I actually think it would work best the opposite way from described by Eric. Point IN in the beginner levels and point OUT on top, or no restrictions on top.

When in other countries they use point IN system, they also point you out at the same time. so by attaining and dancing a higher level you are also giving up your right to dance at the lower level.

however, everyone should be allowed to dance in open events because 1) this is why it is open and 2) someone joining the system anywhere other place than at the bottom (say, someone from another country wiht experience, or someone who had never done ballroo but done gymnastics before, and now joined with an experienced partner and wants compete in the higher level) can easier prove themselves and attain the right level without having to dance syllabus.
 

NielsenE

Active Member
#31
Give me till monday - I'll translate the russian rulebook.. including all the little important details that make the system work.

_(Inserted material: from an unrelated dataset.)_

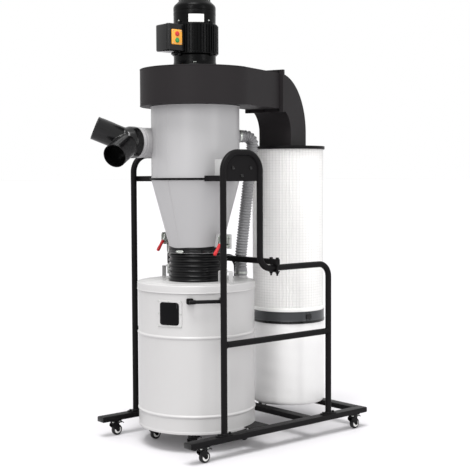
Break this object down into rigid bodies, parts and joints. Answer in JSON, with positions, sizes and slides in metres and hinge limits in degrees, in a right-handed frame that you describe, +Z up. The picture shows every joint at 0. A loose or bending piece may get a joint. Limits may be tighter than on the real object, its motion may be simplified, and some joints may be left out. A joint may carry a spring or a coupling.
{
  "type": "mobile cyclone dust extractor",
  "caption": "Dust extractor on a castered tube frame: fan on a cyclone, lidded drum below, pleated filter with bag beside, split hose inlet.",
  "frame": {"origin": "on the floor, under the middle of the whole machine", "axes": "+Z up; +X along the base rails towards the filter; -Y is the side of the sight window"},
  "size_m": [1.2057, 0.704, 2.006],
  "materials": {
    "frame_paint": "black powder coat, fine texture",
    "housing_paint": "charcoal satin paint",
    "cyclone_paint": "light grey satin paint",
    "drum_paint": "pale warm grey satin paint",
    "bracket_paint": "light grey paint",
    "zinc_steel": "zinc plated",
    "black_plastic": "moulded black plastic",
    "bellows_rubber": "black ribbed rubber",
    "caster_black": "black caster fork",
    "caster_wheel": "black tread with pale hub ring",
    "motor_paint": "black cast motor frame",
    "switch_yellow": "amber switch plate",
    "switch_caps": "red and green buttons",
    "grip_red": "dipped red grip",
    "pleated_media": "pleated filter fleece behind mesh",
    "band_grey": "dark grey clamp band",
    "bag_film": "translucent collection bag",
    "hose_grey": "grey spiral ribbed hose",
    "window_black": "dark sight window"
  },
  "bodies": {
    "frame": {"rail_near": "frame_paint", "rail_far": "frame_paint", "crossbars": "frame_paint", "caster_mounts": "caster_black", "loop_near": "frame_paint", "loop_far": "frame_paint", "side_rails": "frame_paint", "post_feet": "frame_paint", "drum_stops": "frame_paint", "shelves": "frame_paint", "gusset_near": "frame_paint", "cradle_near": "bracket_paint", "cross_bar": "frame_paint", "cross_bar_clamps": "frame_paint", "drum": "drum_paint", "drum_handles": "frame_paint", "window_frame": "drum_paint", "window_pane": "window_black", "bellows": "bellows_rubber", "bellows_band": "black_plastic", "cone": "cyclone_paint", "joint_ring": "frame_paint", "cylinder": "cyclone_paint", "inlet_stub": "cyclone_paint", "inlet_branches": "black_plastic", "fan_housing": "housing_paint", "duct_elbow": "housing_paint", "motor_body": "motor_paint", "motor_cowl": "motor_paint", "switch_box": "black_plastic", "switch_plate": "switch_yellow", "switch_buttons": "switch_caps", "filter_plate": "frame_paint", "filter_cartridge": "pleated_media", "filter_band": "band_grey", "filter_bag": "bag_film", "return_hose": "hose_grey", "clamp_plates": "bracket_paint", "clamp_bases": "zinc_steel"},
    "lid": {"lid": "drum_paint", "lid_brackets": "bracket_paint", "lift_rods": "zinc_steel"},
    "handle_near": {"clamp_handle_near": "grip_red"},
    "handle_far": {"clamp_handle_far": "grip_red"},
    "caster_frame_front_near": {"fork_frame_front_near": "caster_black"},
    "roller_frame_front_near": {"wheel_frame_front_near": "caster_wheel"},
    "caster_frame_rear_near": {"fork_frame_rear_near": "caster_black"},
    "roller_frame_rear_near": {"wheel_frame_rear_near": "caster_wheel"},
    "caster_drum_front_near": {"fork_drum_front_near": "caster_black"},
    "roller_drum_front_near": {"wheel_drum_front_near": "caster_wheel"},
    "caster_drum_rear_near": {"fork_drum_rear_near": "caster_black"},
    "roller_drum_rear_near": {"wheel_drum_rear_near": "caster_wheel"},
    "caster_frame_front_far": {"fork_frame_front_far": "caster_black"},
    "roller_frame_front_far": {"wheel_frame_front_far": "caster_wheel"},
    "caster_frame_rear_far": {"fork_frame_rear_far": "caster_black"},
    "roller_frame_rear_far": {"wheel_frame_rear_far": "caster_wheel"},
    "caster_drum_front_far": {"fork_drum_front_far": "caster_black"},
    "roller_drum_front_far": {"wheel_drum_front_far": "caster_wheel"},
    "caster_drum_rear_far": {"fork_drum_rear_far": "caster_black"},
    "roller_drum_rear_far": {"wheel_drum_rear_far": "caster_wheel"}
  },
  "joints": [
    {"name": "lid_lift", "type": "slide", "parent": "frame", "child": "lid", "axis": [0, 0, 1], "range_m": [0, 0.04], "deforming": ["bellows", "return_hose"]},
    {"name": "clamp_swing_near", "type": "hinge", "parent": "frame", "child": "handle_near", "pos_m": [-0.1872, -0.208, 0.932], "axis": [0, 1, 0], "range_deg": [0, 90]},
    {"name": "clamp_swing_far", "type": "hinge", "parent": "frame", "child": "handle_far", "pos_m": [-0.1872, 0.208, 0.932], "axis": [0, 1, 0], "range_deg": [0, 90]},
    {"name": "swivel_frame_front_near", "type": "hinge", "parent": "frame", "child": "caster_frame_front_near", "pos_m": [-0.4057, -0.327, 0.06], "axis": [0, 0, 1], "continuous": true},
    {"name": "roll_frame_front_near", "type": "hinge", "parent": "caster_frame_front_near", "child": "roller_frame_front_near", "pos_m": [-0.3917, -0.327, 0.025], "axis": [0, 1, 0], "continuous": true},
    {"name": "swivel_frame_rear_near", "type": "hinge", "parent": "frame", "child": "caster_frame_rear_near", "pos_m": [0.5213, -0.327, 0.06], "axis": [0, 0, 1], "continuous": true},
    {"name": "roll_frame_rear_near", "type": "hinge", "parent": "caster_frame_rear_near", "child": "roller_frame_rear_near", "pos_m": [0.5353, -0.327, 0.025], "axis": [0, 1, 0], "continuous": true},
    {"name": "swivel_drum_front_near", "type": "hinge", "parent": "frame", "child": "caster_drum_front_near", "pos_m": [-0.31416, -0.14496, 0.06], "axis": [0, 0, 1], "continuous": true},
    {"name": "roll_drum_front_near", "type": "hinge", "parent": "caster_drum_front_near", "child": "roller_drum_front_near", "pos_m": [-0.30016, -0.14496, 0.025], "axis": [0, 1, 0], "continuous": true},
    {"name": "swivel_drum_rear_near", "type": "hinge", "parent": "frame", "child": "caster_drum_rear_near", "pos_m": [-0.02424, -0.14496, 0.06], "axis": [0, 0, 1], "continuous": true},
    {"name": "roll_drum_rear_near", "type": "hinge", "parent": "caster_drum_rear_near", "child": "roller_drum_rear_near", "pos_m": [-0.01024, -0.14496, 0.025], "axis": [0, 1, 0], "continuous": true},
    {"name": "swivel_frame_front_far", "type": "hinge", "parent": "frame", "child": "caster_frame_front_far", "pos_m": [-0.4057, 0.327, 0.06], "axis": [0, 0, 1], "continuous": true},
    {"name": "roll_frame_front_far", "type": "hinge", "parent": "caster_frame_front_far", "child": "roller_frame_front_far", "pos_m": [-0.3917, 0.327, 0.025], "axis": [0, 1, 0], "continuous": true},
    {"name": "swivel_frame_rear_far", "type": "hinge", "parent": "frame", "child": "caster_frame_rear_far", "pos_m": [0.5213, 0.327, 0.06], "axis": [0, 0, 1], "continuous": true},
    {"name": "roll_frame_rear_far", "type": "hinge", "parent": "caster_frame_rear_far", "child": "roller_frame_rear_far", "pos_m": [0.5353, 0.327, 0.025], "axis": [0, 1, 0], "continuous": true},
    {"name": "swivel_drum_front_far", "type": "hinge", "parent": "frame", "child": "caster_drum_front_far", "pos_m": [-0.31416, 0.14496, 0.06], "axis": [0, 0, 1], "continuous": true},
    {"name": "roll_drum_front_far", "type": "hinge", "parent": "caster_drum_front_far", "child": "roller_drum_front_far", "pos_m": [-0.30016, 0.14496, 0.025], "axis": [0, 1, 0], "continuous": true},
    {"name": "swivel_drum_rear_far", "type": "hinge", "parent": "frame", "child": "caster_drum_rear_far", "pos_m": [-0.02424, 0.14496, 0.06], "axis": [0, 0, 1], "continuous": true},
    {"name": "roll_drum_rear_far", "type": "hinge", "parent": "caster_drum_rear_far", "child": "roller_drum_rear_far", "pos_m": [-0.01024, 0.14496, 0.025], "axis": [0, 1, 0], "continuous": true}
  ],
  "couplings": [
    {"joint": "clamp_swing_near", "follows": "lid_lift", "rad_per_m": 39.2},
    {"joint": "clamp_swing_far", "follows": "lid_lift", "rad_per_m": 39.2}
  ]
}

I actually think it would work best the opposite way from described by Eric. Point IN in the beginner levels and point OUT on top, or no restrictions on top.

When in other countries they use point IN system, they also point you out at the same time. so by attaining and dancing a higher level you are also giving up your right to dance at the lower level.

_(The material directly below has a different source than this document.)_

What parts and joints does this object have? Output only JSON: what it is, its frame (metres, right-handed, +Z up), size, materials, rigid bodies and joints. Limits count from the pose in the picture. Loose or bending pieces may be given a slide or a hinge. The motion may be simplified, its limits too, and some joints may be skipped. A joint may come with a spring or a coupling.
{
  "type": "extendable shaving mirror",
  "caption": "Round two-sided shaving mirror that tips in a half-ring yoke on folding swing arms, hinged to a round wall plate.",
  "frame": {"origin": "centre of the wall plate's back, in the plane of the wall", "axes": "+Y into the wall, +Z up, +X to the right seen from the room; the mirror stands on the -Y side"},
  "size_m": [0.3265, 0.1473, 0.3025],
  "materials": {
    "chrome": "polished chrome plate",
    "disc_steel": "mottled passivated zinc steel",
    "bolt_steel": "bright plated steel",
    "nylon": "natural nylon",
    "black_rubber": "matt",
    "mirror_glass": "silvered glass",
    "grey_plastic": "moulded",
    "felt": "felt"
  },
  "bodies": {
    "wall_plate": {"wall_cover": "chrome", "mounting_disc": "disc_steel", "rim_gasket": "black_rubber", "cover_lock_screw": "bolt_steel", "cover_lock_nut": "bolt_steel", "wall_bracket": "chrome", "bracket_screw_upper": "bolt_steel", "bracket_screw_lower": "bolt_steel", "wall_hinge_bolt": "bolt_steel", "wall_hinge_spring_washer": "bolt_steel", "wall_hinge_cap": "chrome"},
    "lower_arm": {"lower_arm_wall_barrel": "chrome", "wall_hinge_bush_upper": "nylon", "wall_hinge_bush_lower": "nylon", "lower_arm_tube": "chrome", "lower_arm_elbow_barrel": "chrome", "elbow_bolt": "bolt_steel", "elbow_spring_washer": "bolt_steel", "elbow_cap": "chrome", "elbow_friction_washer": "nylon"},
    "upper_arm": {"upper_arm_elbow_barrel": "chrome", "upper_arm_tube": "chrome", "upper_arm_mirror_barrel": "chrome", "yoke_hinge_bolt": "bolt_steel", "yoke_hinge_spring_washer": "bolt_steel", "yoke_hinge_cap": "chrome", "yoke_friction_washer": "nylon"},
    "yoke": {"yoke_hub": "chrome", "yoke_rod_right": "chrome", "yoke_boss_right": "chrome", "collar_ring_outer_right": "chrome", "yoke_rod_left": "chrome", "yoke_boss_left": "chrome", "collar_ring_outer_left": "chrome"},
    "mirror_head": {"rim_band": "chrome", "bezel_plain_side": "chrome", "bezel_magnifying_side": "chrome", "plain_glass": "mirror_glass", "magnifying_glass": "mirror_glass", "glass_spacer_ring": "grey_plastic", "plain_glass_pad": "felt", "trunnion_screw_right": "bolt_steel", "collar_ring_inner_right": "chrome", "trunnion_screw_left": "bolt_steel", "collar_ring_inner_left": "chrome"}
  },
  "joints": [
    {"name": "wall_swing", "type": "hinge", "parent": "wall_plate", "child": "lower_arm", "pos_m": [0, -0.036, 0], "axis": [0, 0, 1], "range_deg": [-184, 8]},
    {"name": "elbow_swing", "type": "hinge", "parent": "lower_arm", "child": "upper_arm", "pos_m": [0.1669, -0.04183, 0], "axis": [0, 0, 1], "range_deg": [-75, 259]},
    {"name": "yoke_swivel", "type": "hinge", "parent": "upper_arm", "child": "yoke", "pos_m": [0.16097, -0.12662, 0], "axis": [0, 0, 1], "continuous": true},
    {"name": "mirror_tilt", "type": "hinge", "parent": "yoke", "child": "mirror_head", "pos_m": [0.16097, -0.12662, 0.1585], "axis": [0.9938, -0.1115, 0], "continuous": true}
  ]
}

however, everyone should be allowed to dance in open events because 1) this is why it is open and 2) someone joining the system anywhere other place than at the bottom (say, someone from another country wiht experience, or someone who had never done ballroo but done gymnastics before, and now joined with an experienced partner and wants compete in the higher level) can easier prove themselves and attain the right level without having to dance syllabus.
I strongly disagree. First on a matter of interpretation -- I wasn't suggesting that people have to go through the syllabus levels to get to open -- anyone could start at Novice (but no one could start at Pre-Champ until they've pointed in).. Keeping the existing dual track nature of USA Dance could mean that Placements in either Novice or Gold earn points towards qualifiying for Pre-Champ.

The larger issue I'd have with flipping my suggestion --
in many ways "Point In" is about deciding when someone is "good enough" to dance at a higher level. While "Point Out" is about deciding when someone is "too good" to dance at their current level. I am always very interested in ensuring that beginners have a "safe" area to begin their competition experiences... this normally lasts well beyond any time restricted period as well. At this point its more important to force the exceptional performers out, rather than allowing the moderate performers up.

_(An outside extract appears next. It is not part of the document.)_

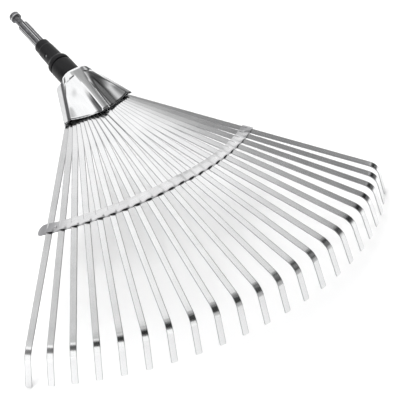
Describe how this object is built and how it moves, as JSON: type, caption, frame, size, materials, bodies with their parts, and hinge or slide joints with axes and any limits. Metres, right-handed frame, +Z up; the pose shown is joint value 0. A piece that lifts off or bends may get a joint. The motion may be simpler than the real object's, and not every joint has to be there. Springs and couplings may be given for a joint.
{
  "type": "leaf rake head",
  "caption": "Leaf rake head: fan of flat spring-steel tines held in a chromed hood, with a corrugated brace across the fan and a short tang that plugs into a handle.",
  "frame": {"origin": "on the tang's axis, in the end face of the black sleeve from which the tang comes out", "axes": "+Y along the tang away from the tines, +Z up out of the fan on the hood's ribbed side (the tine tips bend down), +X to the right when looking from above with the tang pointing away"},
  "size_m": [0.502, 0.5544, 0.1148],
  "materials": {
    "cast_alloy": "as cast, dull",
    "black_plastic": "satin",
    "hood_chrome": "bright",
    "spring_steel": "bright zinc plated",
    "brace_steel": "bright zinc plated",
    "zinc_plate": "zinc plated"
  },
  "bodies": {
    "head": {"tang": "cast_alloy", "handle_sleeve": "black_plastic", "collar_ring": "black_plastic", "cross_pin": "zinc_plate", "tang_washer": "zinc_plate", "tang_nut": "zinc_plate", "hood_top_shell": "hood_chrome", "hood_bottom_shell": "hood_chrome", "tine_root_plate": "zinc_plate", "tine_root_strap": "zinc_plate", "root_rivets": "zinc_plate"},
    "fan": {"tine_01": "spring_steel", "tine_02": "spring_steel", "tine_03": "spring_steel", "tine_04": "spring_steel", "tine_05": "spring_steel", "tine_06": "spring_steel", "tine_07": "spring_steel", "tine_08": "spring_steel", "tine_09": "spring_steel", "tine_10": "spring_steel", "tine_11": "spring_steel", "tine_12": "spring_steel", "tine_13": "spring_steel", "tine_14": "spring_steel", "tine_15": "spring_steel", "tine_16": "spring_steel", "tine_17": "spring_steel", "tine_18": "spring_steel", "tine_19": "spring_steel", "tine_20": "spring_steel", "tine_21": "spring_steel", "tine_22": "spring_steel", "brace_lower_strip": "brace_steel", "brace_upper_strip": "brace_steel", "brace_rivets": "zinc_plate"}
  },
  "joints": [
    {"name": "fan_flex", "type": "hinge", "parent": "head", "child": "fan", "pos_m": [0, -0.138, 0], "axis": [-1, 0, 0], "range_deg": [-4, 6], "stiffness_Nm_per_rad": 26, "deforming": ["tine_01", "tine_02", "tine_03", "tine_04", "tine_05", "tine_06", "tine_07", "tine_08", "tine_09", "tine_10", "tine_11", "tine_12", "tine_13", "tine_14", "tine_15", "tine_16", "tine_17", "tine_18", "tine_19", "tine_20", "tine_21", "tine_22"]}
  ]
}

The added issue. Every syllabus level is 'unique' because of its syllabus restriction. I wouldn't want to require someone to "earn the right" to dance silver steps....

With the Point Out system for the syllabus levels a person could start at any of Pre-Bronze, Bronze, Silver, Gold, or Novice. With pointed-out results chopping from from the beginning of that list as points are earned, etc. An accomplished Gold dancer could have accumulated enough points to qualify to go to Pre-Championship, or could bump across to Novice.
 
#32
The added issue. Every syllabus level is 'unique' because of its syllabus restriction. I wouldn't want to require someone to "earn the right" to dance silver steps....
every beginner can dance any steps they want in the open competition
that is why there should be no restrictions in the open level.

on the other hand if the beginner wants to dance in the protected environment of syllabus competiton, separated by levels, they would have to abide by the restrictive rules of that protected special compeition. However, even if point IN system is used, participants are usually allowed to dance up 1 level (and they are always permitted to enter open level).
 

NielsenE

Active Member
#33
every beginner can dance any steps they want in the open competition
that is why there should be no restrictions in the open level.

You might need to clarify what you mean by "open level". Since there are multiple "open" levels -- under the current system there are at least three: Novice, Pre-Championship, and Championship.

So are you saying that you think anyone should be allowed to dance Championship? Or that anyone should be allowed to dance at least one of the open levels?
 
#34
every beginner can dance any steps they want in the open competition
that is why there should be no restrictions in the open level.

on the other hand if the beginner wants to dance in the protected environment of syllabus competiton, separated by levels, they would have to abide by the restrictive rules of that protected special compeition.
So you'll keep total newbies from cluttering up silver, but they are welcome to enter champ because it is the "open level" ?
 
#35
You might need to clarify what you mean by "open level". Since there are multiple "open" levels -- under the current system there are at least three: Novice, Pre-Championship, and Championship.

So are you saying that you think anyone should be allowed to dance Championship? Or that anyone should be allowed to dance at least one of the open levels?
we are not qute just discussing the current system, we are discussing the alternatives.

I meant champ, the highest category. The open category.
 
#37
Getting back to the Hungarian system, the guy who was telling me about it said that competitors had a little book they had to bring to all their comps, and the officials would stamp it to indicate how many points they had earned. If you forgot your book, you weren't allowed to dance. Might make a lot of people more responsible about staying up to date with their USA Dance memberships, and with keeping ahold what amounts to their proof of membership...
With only a minority of the comps feeding into the system being USA Dance ones, holding USA Dance membership can't be a requirement of having a book.

Any US solution is going to have to work in the case of participation in either system alone, or both systems together.

Alternatively, a solution utilized as an elgibility gate by only one system is still going to need to cooperation to obtain results data from the other.
 
#40
Even after your results at Nationals this year? Are you sure? :)
Parallel proficiency tracks my friend :cool: and there wasn't a semi when we won gold in latin last time we were at nationals. I'd have to double check all my results, but I'm pretty confident I could rack up some scholarship money if the opportunity presented itself j/k!